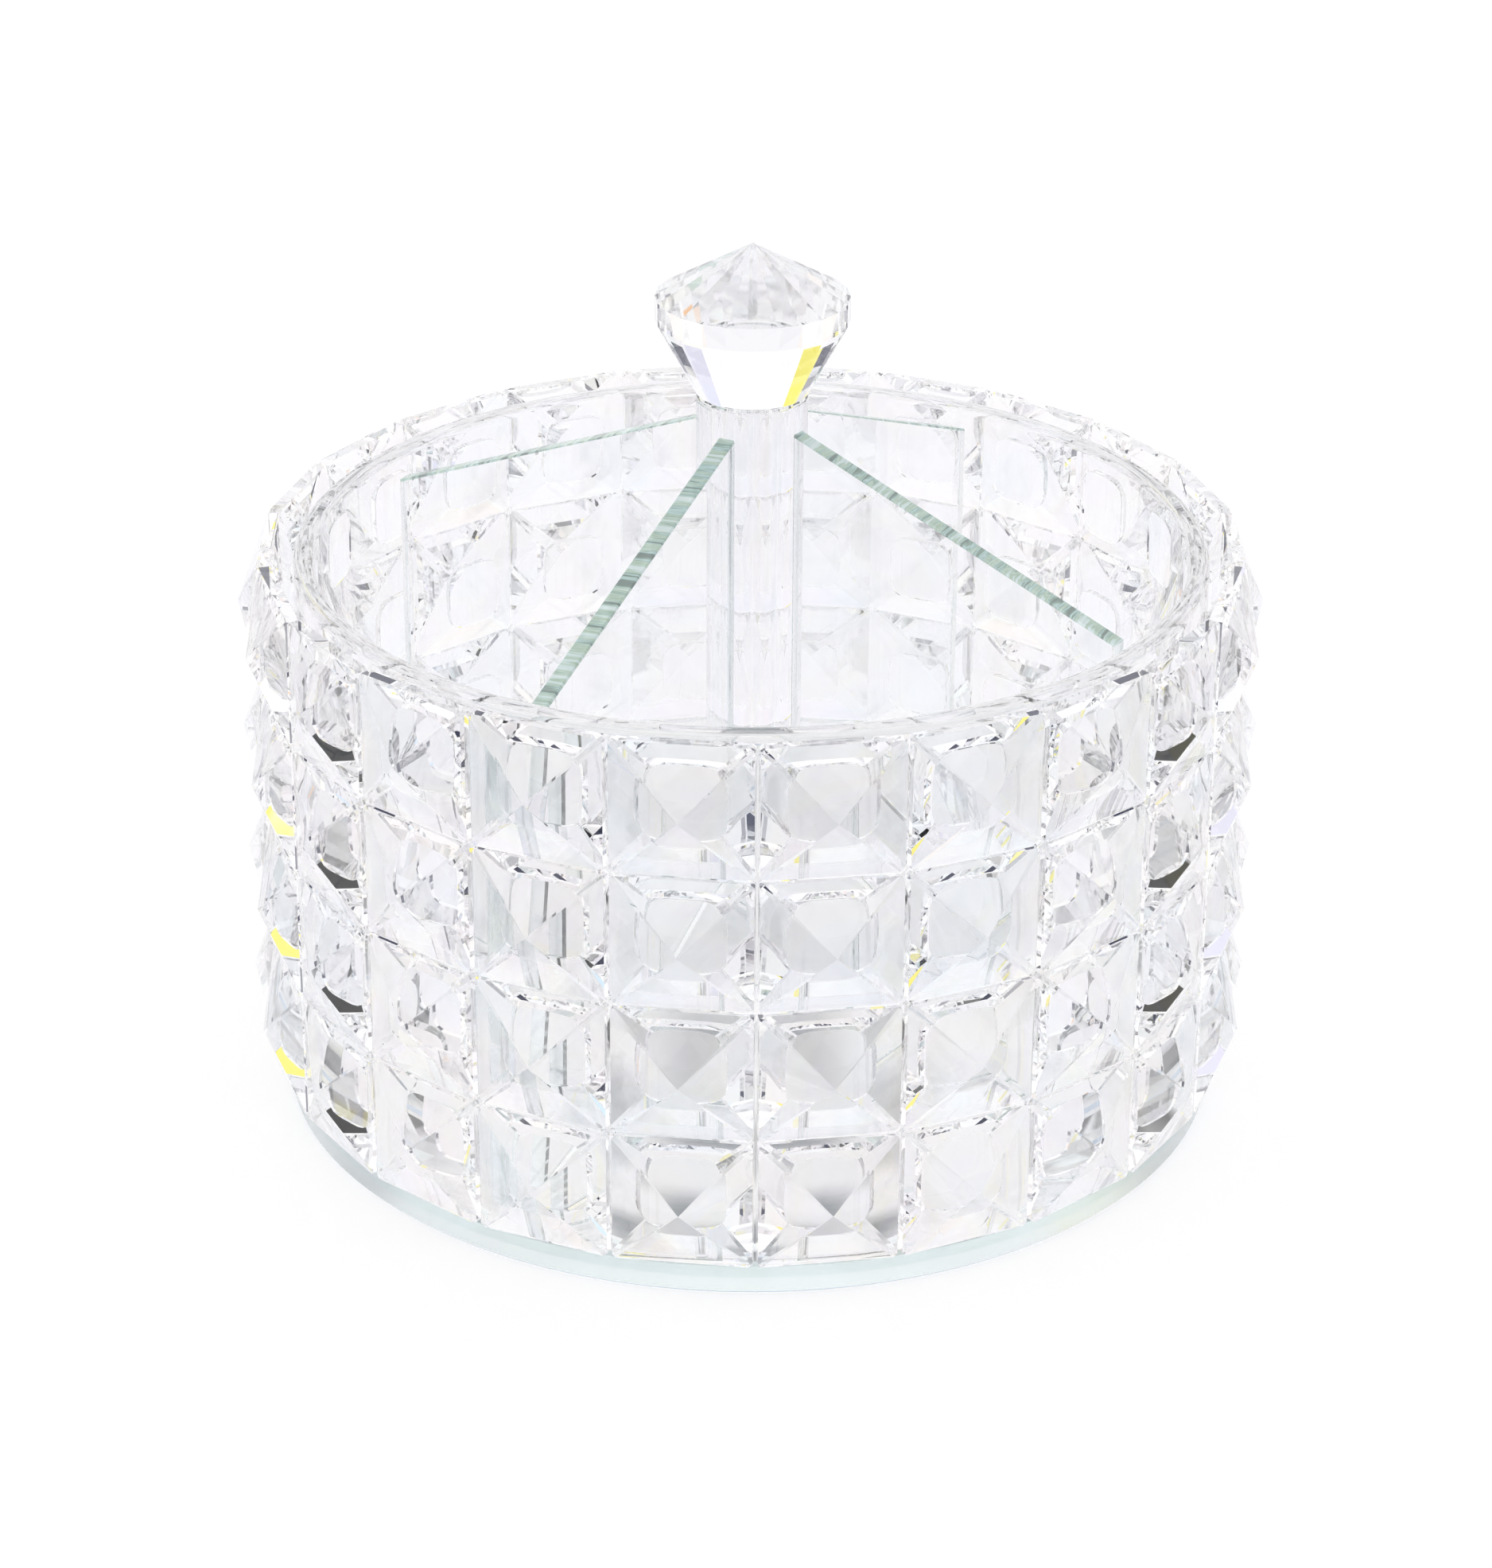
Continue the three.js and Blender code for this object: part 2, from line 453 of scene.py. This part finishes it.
def add_fire(material):
    """Cut crystal splits the light into colours. Here that fire is painted: the glass's tint drifts
    through pale colours of the rainbow.
    """
    nodes, links = material.node_tree.nodes, material.node_tree.links
    shader = nodes["Principled BSDF"]
    where = nodes.new("ShaderNodeTexCoord")
    drift = nodes.new("ShaderNodeTexNoise")
    drift.inputs["Scale"].default_value = FIRE_SCALE
    drift.inputs["Detail"].default_value = 0.0
    links.new(where.outputs["Object"], drift.inputs["Vector"])
    ramp = colour_ramp(nodes, FIRE)
    links.new(drift.outputs["Fac"], ramp.inputs["Fac"])
    tinted = nodes.new("ShaderNodeMix")
    tinted.data_type = "RGBA"
    tinted.blend_type = "MULTIPLY"
    tinted.inputs["Factor"].default_value = FIRE_STRENGTH
    links.new(shader.inputs["Base Color"].links[0].from_socket, tinted.inputs["A"])
    links.new(ramp.outputs["Color"], tinted.inputs["B"])
    links.new(tinted.outputs["Result"], shader.inputs["Base Color"])


crystal_glass = glass("crystal_glass", (0.998, 0.998, 1.0), (0.988, 0.986, 0.992), CRYSTAL_IOR)
add_fire(crystal_glass)
for column in range(COLUMNS):
    node = f"crystal_column_{column + 1:02d}"
    turn = Matrix.Rotation((column + 0.5) * WHOLE_TURN / COLUMNS, 4, "Z")
    for row in range(ROWS):
        name = f"crystal_{column + 1:02d}_{row + 1}"
        mesh = loft(name, crystal_rings(crystals_low + (row + 0.5) * crystal_pitch - SEAM / 2))
        mesh.transform(turn)
        show(name, mesh, "jar", node, "cut_crystal", crystal_glass)


# ---- Centre post --------------------------------------------------------------------------------
# A solid glass rod with its ends ground flat. It carries the four divider plates and the knob, and
# bends what is behind it like a lens.

POST_ARRIS = 0.0004
POST_FLATS = 96

post_low, post_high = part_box("centre_post")
post_radius = post_high.x
post_glass = glass(
    "post_glass", (0.99, 0.99, 0.995), (0.975, 0.975, 0.98), TUBE_IOR,
    ripple_scale=120.0, line_stretch=0.06, ripple_height=0.000012, haze=0.01,
)
post_mesh = loft("centre_post_glass", turned_rings([
    (post_radius - POST_ARRIS, post_low.z),
    (post_radius, post_low.z + POST_ARRIS),
    (post_radius, post_high.z - POST_ARRIS),
    (post_radius - POST_ARRIS, post_high.z),
], flats=POST_FLATS))
show("post_rod", post_mesh, "divider_insert", "centre_post", "clear_glass", post_glass)


# ---- Divider plates -----------------------------------------------------------------------------
# Four plates of 3 mm float glass, cemented to the post by one edge. The top edges fall outwards,
# and the outer edges stop short of the tube. The cut edges are streaked green, partly with painted
# reflections seen within the edge.

DIVIDERS = 4
PLATE_HALF = 0.0015
PLATE_ARRIS = 0.0003
OUTER_TOP = 0.0924              # height of the top edge at the tube's wall
INNER_GAP = 0.0003              # film of cement at the post
POST_BITE = 0.0007              # the cement carries the plate on into the post
UPWARD = 0.3                    # faces whose normals point up more than this are seen from above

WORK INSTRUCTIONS
Look for "this" and pull out every line that has it.

THE RESULT
Continue the three.js and Blender code for this object: part 2, from line 453 of scene.py. This part finishes it.
UPWARD = 0.3                    # faces whose normals point up more than this are seen from above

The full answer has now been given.